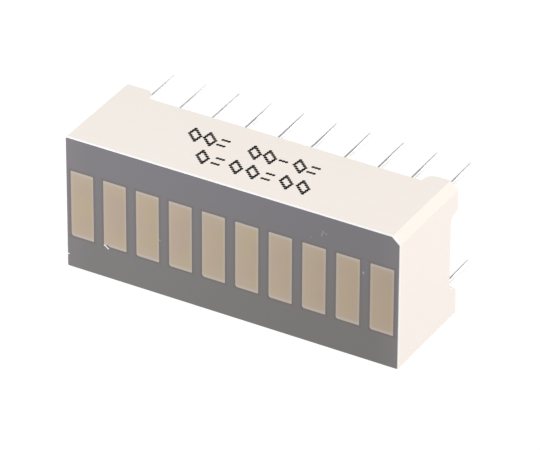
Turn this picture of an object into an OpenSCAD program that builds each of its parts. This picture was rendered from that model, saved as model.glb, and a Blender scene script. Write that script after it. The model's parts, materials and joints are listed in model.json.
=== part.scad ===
// Ten-bar LED display for a circuit board.
// x runs along the row of bars, y from the lit face back to the pin tips, z across the row.
// The origin is the middle of the pin pattern, in the plane of the feet that meet the board.

/* [Housing] */
// Length of the housing along the row of bars
body_l = 25.4; // [25.3:0.1:30]
// Width of the housing across the row of bars
body_w = 10.16; // [9.9:0.02:14]
// Depth from the lit face to the feet
body_d = 8; // [7.4:0.1:12]
// Thickness of the side walls behind the light wells
wall = 0.65; // [0.5:0.05:0.66]
// Radius of the housing's upright corners
corner_r = 0.12; // [0.08:0.01:0.3]
// Bevel round the edge of the lit face
lip = 0.06; // [0.02:0.01:0.1]

/* [Pin one corner] */
// Leg of the corner cut along the length
key_x = 0.6; // [0.3:0.05:0.8]
// Leg of the corner cut across the width
key_z = 0.55; // [0.3:0.05:0.8]

/* [Feet] */
// Height of the corner feet behind the rim
foot_h = 0.93; // [0.7:0.01:1.1]
// Distance from the middle to the side of a foot, on the long walls
foot_x = 10.45; // [9:0.05:10.8]
// Distance from the middle to the side of a foot, on the end walls
foot_z = 2.9; // [1.5:0.05:3.2]
// Radius in the root of a foot on the long walls
root_x = 0.2; // [0.1:0.05:0.6]
// Radius in the root of a foot on the end walls
root_z = 0.5; // [0.1:0.05:0.6]

/* [Light bars] */
// Number of light bars
bar_count = 10; // [1:1:10]
// Distance from one bar to the next
pitch = 2.54; // [2.5:0.01:2.54]
// Width of a bar at the face
bar_w = 1.75; // [1.3:0.05:1.8]
// Length of a bar at the face
bar_h = 5.08; // [3:0.02:5.4]
// Radius of a bar's corners
bar_r = 0.08; // [0.05:0.01:0.3]
// Depth of the straight mouth of a light well
mouth = 0.4; // [0.2:0.05:1]
// Width of a light well at its lamp end
well_w = 1.2; // [0.9:0.05:1.2]
// Length of a light well at its lamp end
well_h = 2.6; // [2.2:0.1:3]

/* [Face coat] */
// Thickness of the grey coat
coat_t = 0.03; // [0.02:0.005:0.06]
// Bare edge between the coat and the side of the housing
coat_margin = 0.065; // [0.06:0.005:0.15]
// The bar beside the scratch in the coat, counted from the left
scratched_bar = 2; // [1:1:10]
// Height of the notch in the coat's left edge, from the middle
notch_z = -4.09; // [-4.5:0.01:-3]

/* [Circuit board] */
// Depth of the light wells' lamp ends behind the lit face
well_depth = 4.1; // [3.8:0.1:4.4]
// Gap between the lamp ends and the board, which the resin fills
board_gap = 0.3; // [0.25:0.05:0.4]
// Thickness of the circuit board
board_t = 0.8; // [0.6:0.1:1]
// Clearance round the edge of the board
board_play = 0.2; // [0.1:0.05:0.2]
// Thickness of the copper
copper_t = 0.035; // [0.02:0.005:0.07]
// Radius of the round copper land at each pin
land_r = 0.4; // [0.36:0.01:0.41]
// Width of the copper strips
strip_w = 0.3; // [0.2:0.05:0.5]
// Height of the resin's back surface below the rim
resin_drop = 0.37; // [0.2:0.01:0.5]

/* [Pins] */
// Diameter of a pin
pin_d = 0.4; // [0.35:0.01:0.5]
// Distance between the two rows of pins
row_gap = 7.62; // [7.6:0.01:7.7]
// Length of a pin beyond the feet
pin_out = 4.25; // [3:0.05:6]
// Bevel at the tip of a pin
tip_bevel = 0.05; // [0.02:0.01:0.1]
// Radius of the swaged head of a pin
head_r = 0.37; // [0.36:0.01:0.38]
// Thickness of the swaged head of a pin
head_t = 0.12; // [0.08:0.01:0.2]
// Radius that a pin's shank gains from the feet back to its head
swell = 0.02; // [0.01:0.01:0.03]
// Height of the solder round a pin, on the back of the board
solder_h = 0.5; // [0.3:0.05:0.7]

/* [Lamps] */
// Side of a light-emitting chip
chip_w = 0.28; // [0.2:0.02:0.36]
// Height of a light-emitting chip
chip_h = 0.25; // [0.15:0.05:0.3]
// Diameter of a bond wire
wire_d = 0.03; // [0.02:0.005:0.05]
// Reach of a bond wire from the chip to its strip
wire_reach = 0.8; // [0.6:0.05:1]

/* [Hidden] */
front = -body_d;
shell_front = front + coat_t;
rim = -foot_h;
well_back = front + well_depth;
board_front = well_back + board_gap;
board_back = board_front + board_t;
copper_front = board_front - copper_t;
copper_back = board_back + copper_t;
resin_back = rim - resin_drop;
chip_top = copper_front - chip_h;
pin_r = pin_d / 2;
row_z = row_gap / 2;
bar_first = -(bar_count - 1) * pitch / 2;
inner_l = body_l - 2 * wall;
inner_w = body_w - 2 * wall;
inner_r = 0.2;
key_side = sqrt(key_x * key_x + key_z * key_z);
key_turn = atan2(key_x, key_z);
key_reach = (key_z * (body_l / 2 - key_x) + key_x * body_w / 2) / key_side;
ball_r = 0.045;
ball_t = 0.03;
through = 1;
arc_steps = 8;
$fn = 48;

// Two digits for a node's name
function two(n) = str(n < 10 ? "0" : "", n);

// Place along the row of bar n, counted from the cut corner
function bar_x(n) = bar_first + (bar_count - n) * pitch;

// Pins run along the upper row from the cut corner, then back along the lower row
function pin_x(n) = n <= bar_count ? bar_x(n) : bar_x(2 * bar_count + 1 - n);
function pin_z(n) = n <= bar_count ? row_z : -row_z;

// Points of an arc about a centre, from one angle to another
function arc(cx, cy, r, a0, a1) =
    [for (k = [0:arc_steps]) let (a = a0 + (a1 - a0) * k / arc_steps) [cx + r * cos(a), cy + r * sin(a)]];

// Turns a shape drawn upright so that it lies along the depth
module along_depth() rotate([-90, 0, 0]) children();

// A plate of a face outline, from depth y0 to the deeper y1
module slab(y0, y1)
    translate([0, y1, 0]) rotate([90, 0, 0]) linear_extrude(height = y1 - y0) children();

module rounded_rect(l, w, r) {
    square([l - 2 * r, w], center = true);
    square([l, w - 2 * r], center = true);
    for (sx = [-1, 1], sz = [-1, 1])
        translate([sx * (l / 2 - r), sz * (w / 2 - r)]) circle(r = r);
}

// Outline of the lit face, with its cut corner, drawn in by an inset
module face_outline(inset = 0) {
    l = body_l - 2 * inset;
    w = body_w - 2 * inset;
    kx = key_x - (2 - sqrt(2)) * inset;
    kz = key_z - (2 - sqrt(2)) * inset;
    difference() {
        rounded_rect(l, w, corner_r - inset);
        translate([l / 2, w / 2]) polygon([[-2 * kx, kz], [kx, -2 * kz], [kx, kz]]);
    }
}

module inner_outline() rounded_rect(inner_l, inner_w, inner_r);

module bar_outline() rounded_rect(bar_w, bar_h, bar_r);

module at_each_bar()
    for (n = [1:bar_count]) translate([bar_x(n), 0, 0]) children();

// Cuts the bevel along one edge of the face, at a distance from the middle
module lip_cutter(turn, reach)
    rotate([0, -turn, 0])
        translate([reach, shell_front, 0])
            linear_extrude(height = body_l + body_w, center = true)
                polygon([[-2 * lip, -lip], [lip, 2 * lip], [lip, -lip]]);

// Section of the gap between two feet: a round shoulder on each foot and a radius in its root
module foot_gap_section(side, root) {
    shoulder = foot_h - root;
    right = concat(
        arc(side - root, rim + root, root, -90, 0),
        arc(side + shoulder, rim + root, shoulder, 180, 90),
        [[side + shoulder, through]]
    );
    left = [for (k = [len(right) - 1:-1:0]) [-right[k][0], right[k][1]]];
    polygon(concat(right, left));
}

// One light well: a straight mouth, then flat sides that close in towards the lamp
module well(y0) {
    slab(y0, shell_front + mouth) bar_outline();
    intersection() {
        linear_extrude(height = bar_h, center = true)
            polygon([
                [-bar_w / 2, shell_front + mouth], [bar_w / 2, shell_front + mouth],
                [well_w / 2, well_back], [-well_w / 2, well_back]
            ]);
        rotate([0, 90, 0]) linear_extrude(height = bar_w, center = true)
            polygon([
                [-bar_h / 2, shell_front + mouth], [bar_h / 2, shell_front + mouth],
                [well_h / 2, well_back], [-well_h / 2, well_back]
            ]);
    }
}

module housing() {
    color([0.95, 0.92, 0.89]) difference() {
        slab(shell_front, 0) face_outline();
        slab(well_back, through) inner_outline();
        at_each_bar() well(shell_front - through);
        linear_extrude(height = 2 * body_w, center = true) foot_gap_section(foot_x, root_x);
        rotate([0, 90, 0]) linear_extrude(height = 2 * body_l, center = true)
            foot_gap_section(foot_z, root_z);
        lip_cutter(0, body_l / 2);
        lip_cutter(180, body_l / 2);
        lip_cutter(90, body_w / 2);
        lip_cutter(-90, body_w / 2);
        lip_cutter(key_turn, key_reach);
    }
}

// Where the coat is scratched away below a bar's corner and nicked at the edge
module coat_damage() {
    corner_x = bar_first + (scratched_bar - 1) * pitch - bar_w / 2;
    translate([corner_x, -bar_h / 2])
        polygon([[-0.05, 0.06], [0.08, 0.05], [0.4, -0.17], [0.33, -0.27], [0.05, -0.08], [-0.05, -0.06]]);
    translate([coat_margin - body_l / 2, notch_z])
        polygon([[-0.1, 0.06], [0.12, 0.05], [0.17, -0.01], [0.1, -0.05], [-0.1, -0.06]]);
}

module face_coat() {
    color([0.49, 0.48, 0.49]) slab(front, shell_front) difference() {
        face_outline(coat_margin);
        for (n = [1:bar_count]) translate([bar_x(n), 0]) bar_outline();
        coat_damage();
    }
}

// The resin fills the wells and the back of the housing, and closes round all that it holds
module resin_casting() {
    color([0.72, 0.66, 0.58]) difference() {
        union() {
            slab(well_back, resin_back) inner_outline();
            at_each_bar() well(front);
        }
        circuit_board_blank();
        front_tracks();
        rear_lands();
        solder_joints();
        all_pins();
        for (n = [1:bar_count]) {
            led_chip(n);
            bond_wire(n);
        }
    }
}

module circuit_board_blank()
    slab(board_front, board_back)
        square([inner_l - 2 * board_play, inner_w - 2 * board_play], center = true);

module circuit_board() {
    color([0.55, 0.6, 0.35]) difference() {
        circuit_board_blank();
        all_pins();
    }
}

// Each bar has one strip under its chip, from the lower pin, and one under its wire, from the upper
module front_tracks() {
    wire_pad = wire_reach - strip_w / 2;
    color([0.8, 0.5, 0.3]) difference() {
        slab(copper_front, board_front)
            for (n = [1:bar_count]) translate([bar_x(n), 0]) {
                translate([0, -row_z]) circle(r = land_r);
                translate([-strip_w / 2, -row_z]) square([strip_w, row_z]);
                circle(r = chip_w);
                translate([0, row_z]) circle(r = land_r);
                translate([-strip_w / 2, wire_pad]) square([strip_w, row_z - wire_pad]);
            }
        all_pins();
    }
}

module rear_lands() {
    color([0.8, 0.5, 0.3]) difference() {
        slab(board_back, copper_back)
            for (n = [1:2 * bar_count]) translate([pin_x(n), pin_z(n)]) circle(r = land_r);
        all_pins();
    }
}

// Solder that sweeps in from the land and thins out up the pin
module solder_joints() {
    foot = land_r - 0.02;
    crest = pin_r + 0.04;
    sweep = foot - crest;
    side = concat([[0, 0]], arc(foot, sweep, sweep, -90, -180), [[pin_r, solder_h], [0, solder_h]]);
    color([0.78, 0.78, 0.8]) difference() {
        for (n = [1:2 * bar_count]) translate([pin_x(n), copper_back, pin_z(n)])
            along_depth() rotate_extrude() polygon(side);
        all_pins();
    }
}

// A round wire pin: a swaged head on the front of the board, a shank that swells a little towards it,
// and from the feet on a straight lead with a bevelled tip
module pin(n) {
    lead = pin_out - tip_bevel;
    color([0.75, 0.75, 0.76]) translate([pin_x(n), 0, pin_z(n)]) along_depth() {
        translate([0, 0, copper_front - head_t]) cylinder(h = head_t, r = head_r);
        translate([0, 0, copper_front]) cylinder(h = -copper_front, r1 = pin_r + swell, r2 = pin_r);
        cylinder(h = lead, r = pin_r);
        translate([0, 0, lead]) cylinder(h = tip_bevel, r1 = pin_r, r2 = pin_r - tip_bevel);
    }
}

module all_pins() for (n = [1:2 * bar_count]) pin(n);

module led_chip(n)
    color([0.85, 0.75, 0.3]) translate([bar_x(n) - chip_w / 2, chip_top, -chip_w / 2])
        cube([chip_w, chip_h, chip_w]);

// A ball on the chip, a half loop over its side and a straight drop to the strip
module bond_wire(n) {
    loop_r = wire_reach / 2;
    ball_top = chip_top - ball_t;
    color([0.9, 0.75, 0.3]) translate([bar_x(n), ball_top, 0]) {
        along_depth() cylinder(h = ball_t, r = ball_r);
        translate([0, 0, loop_r]) rotate([0, -90, 180])
            rotate_extrude(angle = 180) translate([loop_r, 0]) circle(r = wire_d / 2);
        translate([0, 0, wire_reach]) along_depth() cylinder(h = copper_front - ball_top, r = wire_d / 2);
    }
}

housing();
face_coat();
resin_casting();
circuit_board();
front_tracks();
rear_lands();
solder_joints();
for (n = [1:2 * bar_count])
    pin(n);
for (n = [1:bar_count]) {
    led_chip(n);
    bond_wire(n);
}
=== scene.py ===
# %% [markdown]
# # A ten-bar LED display
# This part sits on a circuit board and shows a level as a row of ten light bars, as on an old
# hi-fi meter. Its construction is packed already: every node has its real size and place, in one
# frame, and nothing here moves it. This lesson gives it its looks. Some nodes keep their mesh and
# get a material, and the ones that show most are modelled again with rounder edges and finer skin.

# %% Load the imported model
import json
import math

import bmesh
import bpy
from mathutils import Matrix, Vector


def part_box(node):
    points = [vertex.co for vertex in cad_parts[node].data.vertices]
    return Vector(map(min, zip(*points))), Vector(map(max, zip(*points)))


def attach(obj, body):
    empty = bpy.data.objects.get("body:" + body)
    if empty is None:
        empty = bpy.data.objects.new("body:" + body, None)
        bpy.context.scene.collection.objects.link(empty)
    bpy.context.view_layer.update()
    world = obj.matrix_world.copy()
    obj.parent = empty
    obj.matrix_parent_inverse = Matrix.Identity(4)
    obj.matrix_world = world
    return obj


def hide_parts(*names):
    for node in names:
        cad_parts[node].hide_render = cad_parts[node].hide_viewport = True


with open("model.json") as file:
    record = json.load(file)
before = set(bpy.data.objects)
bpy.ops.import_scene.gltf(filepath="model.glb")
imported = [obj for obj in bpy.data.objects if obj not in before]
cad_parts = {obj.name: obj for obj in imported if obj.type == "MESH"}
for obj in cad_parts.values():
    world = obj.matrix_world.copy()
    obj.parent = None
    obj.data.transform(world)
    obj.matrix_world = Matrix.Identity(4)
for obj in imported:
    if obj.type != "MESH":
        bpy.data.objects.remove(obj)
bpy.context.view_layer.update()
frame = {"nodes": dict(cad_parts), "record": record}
nodes = frame["nodes"]
print("CAD nodes:", len(nodes))

# %% [markdown]
# ## Measures
# A model that is dressed by eye drifts away from its solids, so every size starts from the frame.
# Blender's frame is in metres. This part is 25 mm long, and the mesh tools have tolerances of about
# a thousandth of a unit, so all the modelling is done in millimetres and scaled once at the end.

# %% Boxes of the nodes, in millimetres
MM = 0.001
near = 1e-4           # places closer than this are the same place
snap = 1e-5           # a cut that passes a vertex closer than this goes through it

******

▶ **PROBLEM REQUIREMENTS**: Only the lines from the one holding "to the strip" through the one holding "# get a material, and" are wanted; retype them exactly.

▶ **IN RESPONSE**:
// A ball on the chip, a half loop over its side and a straight drop to the strip
module bond_wire(n) {
    loop_r = wire_reach / 2;
    ball_top = chip_top - ball_t;
    color([0.9, 0.75, 0.3]) translate([bar_x(n), ball_top, 0]) {
        along_depth() cylinder(h = ball_t, r = ball_r);
        translate([0, 0, loop_r]) rotate([0, -90, 180])
            rotate_extrude(angle = 180) translate([loop_r, 0]) circle(r = wire_d / 2);
        translate([0, 0, wire_reach]) along_depth() cylinder(h = copper_front - ball_top, r = wire_d / 2);
    }
}

housing();
face_coat();
resin_casting();
circuit_board();
front_tracks();
rear_lands();
solder_joints();
for (n = [1:2 * bar_count])
    pin(n);
for (n = [1:bar_count]) {
    led_chip(n);
    bond_wire(n);
}
=== scene.py ===
# %% [markdown]
# # A ten-bar LED display
# This part sits on a circuit board and shows a level as a row of ten light bars, as on an old
# hi-fi meter. Its construction is packed already: every node has its real size and place, in one
# frame, and nothing here moves it. This lesson gives it its looks. Some nodes keep their mesh and
# get a material, and the ones that show most are modelled again with rounder edges and finer skin.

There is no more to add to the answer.